A central question in the ongoing Rams stadium lease drams, is just what type of stadium owner Stan Kroenke wants. It's often said that he admires Robert Kraft, owner of the New England Patriots and builder of Patriot Place, a suburban stadium with attached shopping center, healthcare facilities and more. Kroenke is a real estate developer, in case you didn't know. Wouldn't a St. Louis Foxboro be attractive to him? Afterall, we have several possible locations (see Fenton Chrysler plant overlay below).
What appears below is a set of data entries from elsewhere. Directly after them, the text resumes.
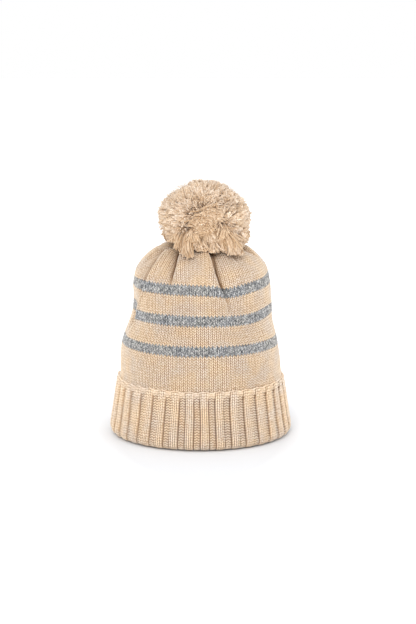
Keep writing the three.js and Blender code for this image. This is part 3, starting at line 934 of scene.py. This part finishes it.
def ball_strands():
    """Paths of the strands that fill the pom, in units of its half size.

    They rise out of the nearest hollow and lean over, so that most tips lie far from it and long sides show.
    """
    tips = unit(even_directions(STRANDS) + random.normal(0, 0.03, (STRANDS, 3)))
    clumps = unit(even_directions(CLUMPS) + random.normal(0, 0.04, (CLUMPS, 3)))
    clump = np.argmax(tips @ clumps.T, axis=1)
    tips = unit(tips + CLUMPING * (clumps[clump] - tips))
    hollows = np.array(HOLLOWS, dtype=float)
    spots = direction(hollows[:, 0], hollows[:, 1])
    angles = degrees_apart(tips @ spots.T)
    pick = np.argmin(angles - hollows[:, 3] + random.normal(0, 2.5, angles.shape), axis=1)
    away = angles[np.arange(STRANDS), pick]
    lean = hollows[pick, 2]
    kept = random.uniform(0, 1, STRANDS) < 1 - 0.9 * lean * bell(away, BARE_ANGLE)
    tips, away, lean, spot, clump = tips[kept], away[kept], lean[kept], spots[pick[kept]], clump[kept]
    count = len(tips)
    lean = lean[:, None]
    source = unit(lean * spot + (1 - lean) * tips + random.normal(0, 0.07, tips.shape))
    # the ball's shoulders are a little flat, the left one more, and it narrows low on the left
    dimple = DIMPLE * bell(away, DIMPLE_ANGLE) * lean[:, 0]
    lumps = 0.03 * np.sin(5 * tips[:, 0] + 3 * tips[:, 2] + 1) * np.cos(4 * tips[:, 1] + 2)
    shoulder = 0.08 * bell(tips[:, 2] - 0.72, 0.25) * (1 - 0.5 * tips[:, 0])
    narrow = 0.1 * np.clip(-tips[:, 0], 0, 1) * bell(tips[:, 2] + 0.3, 0.3)
    lock_reach = random.normal(0, 0.016, CLUMPS)[clump] + random.normal(0, 0.014, count)
    reach = (BALL_REACH - shoulder - narrow - dimple + lumps + lock_reach)[:, None]
    deep = random.uniform(0.55, 0.72, (count, 1))
    rising = unit(0.72 * source + 0.28 * tips)
    leaning = unit(0.36 * source + 0.64 * tips)
    off_middle = degrees_apart(np.sum(tips * clumps[clump], axis=1))
    tone_and_shade = random.normal(0.9, 0.1, CLUMPS)[clump]
    # Strands at the side of a lock are painted darker, as shade between the locks.
    tone_and_shade = tone_and_shade - LOCK_DARKNESS * np.clip(off_middle / CLUMP_ANGLE, 0, 1) ** 2
    return bezier(0.12 * source, deep * rising, 0.94 * reach * leaning, reach * tips), tone_and_shade


def filler_strands():
    tips = unit(even_directions(FILLERS) + random.normal(0, 0.04, (FILLERS, 3)))
    reach = random.uniform(0.8, 0.9, (FILLERS, 1))
    source = unit(tips + random.normal(0, 0.25, tips.shape))
    # The filler strands, deep in the gaps, are painted darker, as shade.
    return bezier(0.3 * source, 0.5 * source, 0.7 * tips, reach * tips), np.full(FILLERS, 0.8)


def tuft_strands():
    paths, tones = [], []
    for root_turn, root_up, tip_turn, tip_up, reach, spread, count in TUFTS:
        root = direction(root_turn, root_up) + random.normal(0, 0.05, (count, 3))
        scatter = random.normal(0, np.radians(spread) / 2, (count, 3))
        tip = unit(direction(tip_turn, tip_up) + scatter)
        ends = reach * random.normal(1, 0.012, (count, 1))
        between = unit(0.5 * unit(root) + 0.5 * tip)
        paths.append(bezier(0.45 * root, 0.84 * root, 0.92 * between * ends, tip * ends))
        # Each tuft's tone, partly painted shade, varied for each strand.
        tones.append(random.uniform(*TUFT_TONE_AND_SHADE) * random.uniform(0.5, 1.1, count))
    return np.concatenate(paths), np.concatenate(tones)


def pom_paths():
    ball, ball_tone_and_shade = ball_strands()
    tufts, tuft_tone_and_shade = tuft_strands()
    fillers, filler_shade = filler_strands()
    paths = np.concatenate([ball, tufts, fillers])
    count = len(paths)
    tone_and_shade = np.concatenate([ball_tone_and_shade, tuft_tone_and_shade, filler_shade])
    tone_and_shade = np.clip(tone_and_shade * random.uniform(*TONE_SPREAD, count), 0, 1)
    along = np.linspace(0, 1, STRAND_STEPS)[None, :, None]
    paths = paths * POM_HALF
    phase = random.uniform(0, FULL_TURN, (count, 1, 3))
    crimp = CRIMP * np.sin(FULL_TURN * CRIMP_WAVES * along + phase) * along
    paths = paths + crimp + random.normal(0, STRAND_JITTER, paths.shape) * along + POM_MIDDLE
    off_hinges = np.min(np.abs(paths[..., :2]), axis=-1)
    clearance = random.uniform(*CROWN_CLEARANCE, (count, 1)) + NOD_ROOM * off_hinges
    distance = np.hypot(paths[..., 0], paths[..., 1])
    raised = np.maximum(paths[..., 2], crown_height(distance) + clearance)
    paths[..., 2] = np.where(distance < CROWN_REACH, raised, paths[..., 2])
    return paths, tone_and_shade


def make_pom():
    """The pom in pieces: its upper strands, and its lower ones, which give way to the crown."""
    paths, tone_and_shade = pom_paths()
    count = len(paths)
    tips = (paths[:, -1] - POM_MIDDLE) / POM_HALF
    radius = STRAND_RADIUS * random.uniform(0.85, 1.12, (count, 1)) * np.linspace(0.85, 1.05, STRAND_STEPS)
    twists = random.uniform(0, FULL_TURN, count)
    left = tips[:, 0] + random.normal(0, 0.05, count) < 0
    front = tips[:, 1] < 0
    low = tips[:, 2] < LOW_STRANDS
    sideways = np.abs(tips[:, 0]) > np.abs(tips[:, 1])
    pieces = [
        (f"pom_strands_{half}_{side}", in_half & on_side & ~low, f"pom_{half}_half", None)
        for half, in_half in (("left", left), ("right", ~left))
        for side, on_side in (("front", front), ("back", ~front))
    ]
    pieces += [
        ("pom_lower_strands_left", left & sideways & low, "pom_left_half", "pom_sway"),
        ("pom_lower_strands_right", ~left & sideways & low, "pom_right_half", "pom_sway"),
        ("pom_lower_strands_front", front & ~sideways & low, "pom_right_half", "pom_nod"),
        ("pom_lower_strands_back", ~front & ~sideways & low, "pom_left_half", "pom_nod"),
    ]
    for name, chosen, node, joint in pieces:
        depth = np.linalg.norm((paths[chosen] - POM_MIDDLE) / POM_HALF, axis=-1)
        piece = strand_piece(name, paths[chosen], radius[chosen], node, twists[chosen], depth, tone_and_shade[chosen])
        if joint:
            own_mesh(piece)


def make_fuzz():
    """Loose fibres that stand off the pom's surface, as thin closed spikes."""
    tips = unit(random.normal(0, 1, (FIBRES * 2, 3)))
    tips = tips[tips[:, 2] > FUZZ_FROM][:FIBRES]
    count = len(tips)
    sideways = unit(np.cross(tips, random.normal(0, 1, (count, 3))))
    length = random.uniform(*FIBRE_LENGTHS, (count, 1))
    start = tips * POM_HALF * random.uniform(0.9, 0.97, (count, 1))
    middle = start + 0.5 * length * unit(tips + 0.7 * random.normal(0, 1, (count, 3)))
    end = middle + 0.5 * length * unit(tips + 0.5 * sideways + 0.7 * random.normal(0, 1, (count, 3)))
    paths = np.stack([start, middle, end], axis=1) + POM_MIDDLE
    radius = FIBRE_RADIUS * np.broadcast_to([1.0, 0.8, 0.25], (count, 3))
    left = tips[:, 0] < 0
    for half, chosen in (("left", left), ("right", ~left)):
        strand_piece(f"pom_fuzz_{half}", paths[chosen], radius[chosen], f"pom_{half}_half",
                     sides=3, dome=0.05)


def waist_strands():
    """The bundle of yarn inside the tie, squeezed a little in the middle."""
    low, high = box_of("pom_waist_strands")
    count = WAIST_STRANDS
    index = np.arange(count) + 0.5
    distance = ((high[2] - low[2]) / 2 - STRAND_RADIUS) * np.sqrt(index / count)
    around = GOLDEN_TURN * index
    along = np.linspace(0, 1, STRAND_STEPS)
    squeeze = 1 - WAIST_SQUEEZE * bell(along - 0.5, 0.2)
    x = np.broadcast_to(low[0] + (high[0] - low[0]) * along, (count, STRAND_STEPS))
    y = (distance * np.cos(around))[:, None] * squeeze + POM_MIDDLE[1]
    z = (distance * np.sin(around))[:, None] * squeeze + POM_MIDDLE[2]
    radius = np.full((count, STRAND_STEPS), STRAND_RADIUS)
    strand_piece("pom_waist_strands", np.stack([x, y, z], axis=-1), radius, "pom_waist_strands",
                 random.uniform(0, FULL_TURN, count))


KNOT_CORD = 1.7
SEAM_GAP = 0.3  # between the inside of the knitting and the seam
SEAM_RIDGE, SEAM_SHADE = 0.7, 0.55
SEAM_THREAD, THREAD_OUT, THREAD_PITCH = 0.42, 0.25, 2.3  # its radius, how far it stands off, and its lay


def ring_path(middle, radius, first, second, steps):
    angle = FULL_TURN * np.arange(steps)[:, None] / steps
    return middle + radius * (np.cos(angle) * np.array(first) + np.sin(angle) * np.array(second))


def cord_pair(name, node, body, start, end, width, steps):
    """Two straight cords side by side."""
    for side, side_name in ((-1, "left"), (1, "right")):
        path = start + (end - start) * np.linspace(0, 1, steps)[:, None]
        path[:, 1] += side * width / 2
        cord_piece(f"{name}_{side_name}", path, width / 2, (0, 1, 0), body, node, plies=2, lay=3.5)


def tie_cords():
    thick = TIE_HALF[0]
    ring = ring_path(POM_MIDDLE, TIE_HALF[2] - thick, (0, 1, 0), (0, 0, 1), 96)
    cord_piece("pom_tie_cord", ring, thick, (1, 0, 0), "pom", "pom_tie_cord", closed=True)

    low, high = box_of("pom_tie_tails")
    width = (high[1] - low[1]) / 2
    start = np.array([low[0] + width, 0, low[2] + 0.3])
    end = np.array([high[0] - width, 0, high[2] - 0.6])
    cord_pair("pom_tie_tail", "pom_tie_tails", "pom", start, end, width, 40)

    low, high = box_of("tie_cord_tether")
    start, end = np.array([0, 0, low[2]]), np.array([0, 0, high[2]])
    cord_pair("tie_cord_tether", "tie_cord_tether", "pom_tether", start, end, (high[0] - low[0]) / 2, 30)


def drawstring_and_knot():
    middle, half = middle_and_half("crown_drawstring")
    thick = half[2]
    ring = ring_path(middle, half[0] - thick, (1, 0, 0), (0, 1, 0), 120)
    cord_piece("crown_drawstring", ring, thick, (0, 0, 1), "knit_body", "crown_drawstring", closed=True,
               plies=2, lay=3.0)

    middle, half = middle_and_half("tie_cord_knot")
    wide, _, tall = half - KNOT_CORD
    angle = FULL_TURN * np.arange(160) / 160
    across = (np.sin(angle) + 2 * np.sin(2 * angle)) / 3 * wide
    depth = (np.cos(angle) - 2 * np.cos(2 * angle)) / 3 * wide
    trefoil = middle + np.stack([across, depth, -np.sin(3 * angle) * tall], axis=-1)
    cord_piece("tie_cord_knot", trefoil, KNOT_CORD, (0, 0, 1), "pom_knot", "tie_cord_knot", closed=True)


def seam_points(along, lift, across):
    points, _ = lifted_from(wall_point, np.full_like(along, np.pi), along, lift)
    points[..., 0] += across
    return points


def back_seam():
    """Overlocked seam up the inside of the back: a padded ridge wound round with thread."""
    low, high = box_of("back_seam")
    start, end = wall_at_height(low[2] + 1), wall_at_height(high[2] - 1)
    ridge_wide = (high[0] - low[0]) / 2 - 0.5
    inside = -STITCH_RELIEF - FABRIC - SEAM_GAP

    rows, sides = 60, 14
    around = FULL_TURN * np.arange(sides) / sides
    along_grid, around_grid = np.meshgrid(np.linspace(start, end, rows), around, indexing="ij")
    taper = np.sqrt(np.clip(1 - np.abs(np.linspace(-1, 1, rows)) ** 12, 0.02, 1))[:, None]
    points = seam_points(along_grid, inside - SEAM_RIDGE * (1 - np.sin(around_grid) * taper),
                         -ridge_wide * np.cos(around_grid) * taper)
    points = np.concatenate([points.reshape(-1, 3), [points[0].mean(axis=0), points[-1].mean(axis=0)]])
    add_piece("back_seam", points, capped_tube_faces(rows, sides), cord_yarn,
              np.full(len(points), SEAM_SHADE), "knit_body", "back_seam")

    loops = round((end - start) / THREAD_PITCH)
    steps = loops * 14
    angle = FULL_TURN * loops * np.arange(steps) / steps
    along = start + (end - start) * np.arange(steps) / steps
    thread = seam_points(along, inside - SEAM_RIDGE + (SEAM_RIDGE + THREAD_OUT) * np.sin(angle),
                         -(ridge_wide + THREAD_OUT) * np.cos(angle))
    cord_piece("back_seam_overlock_thread", thread, SEAM_THREAD, (0, 0.05, 1), "knit_body", "back_seam",
               plies=2, lay=2.0, sides=5)


make_pom()
make_fuzz()
waist_strands()
tie_cords()
drawstring_and_knot()
back_seam()
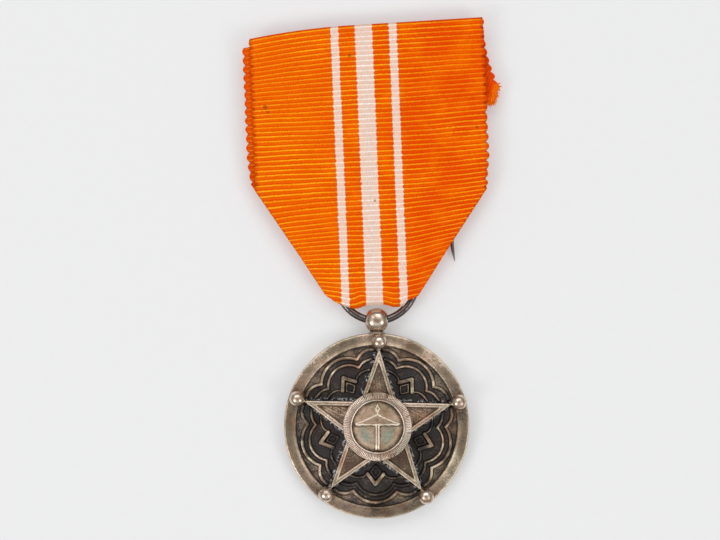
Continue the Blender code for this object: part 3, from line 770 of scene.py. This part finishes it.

It's also been said that he likes the Colt's Lucas Oil Stadium, which sits adjacent to the Indianapolis Central Business District (CBD) and covention center. The Edward Jones Dome occupies a very similar setting here. So would he want to renovate it? Maybe built on the Bottle District site? All's quiet from the city's Convention and Visitor's Commission (owner of the dome) and the Rams, so why not take a glance at where NFL stadiums are built.
The labels used are subjective, but of the 31 NFL stadiums, I count 12 suburban sites, 11 next to a city's CBD and eight more in an urban setting away from the CBD. It's a fairly even split. But looking over time, tastes for sites have changed. Starting in 1975 with the Superdome in New Orleans and ending in 2002 with Ford Field in Detroit, 10 of 15 stadiums build were located in a CBD. It seemed to be the default site wherever practical. Since then, five of the seven stadiums built have been in a suburban location. In all, 19 NFL stadiums have been built since the Edward Jones Dome opened in 1995 and at least two more (San Francisco and Minneapolis) will be added to that total soon.
So does the recent suburban trend point towards a Rams stadium outside the city? With Superbowls seemingly not showing a preference for CBD settings to this point, will the recent success of Indianapolis push cities toward more urban locations?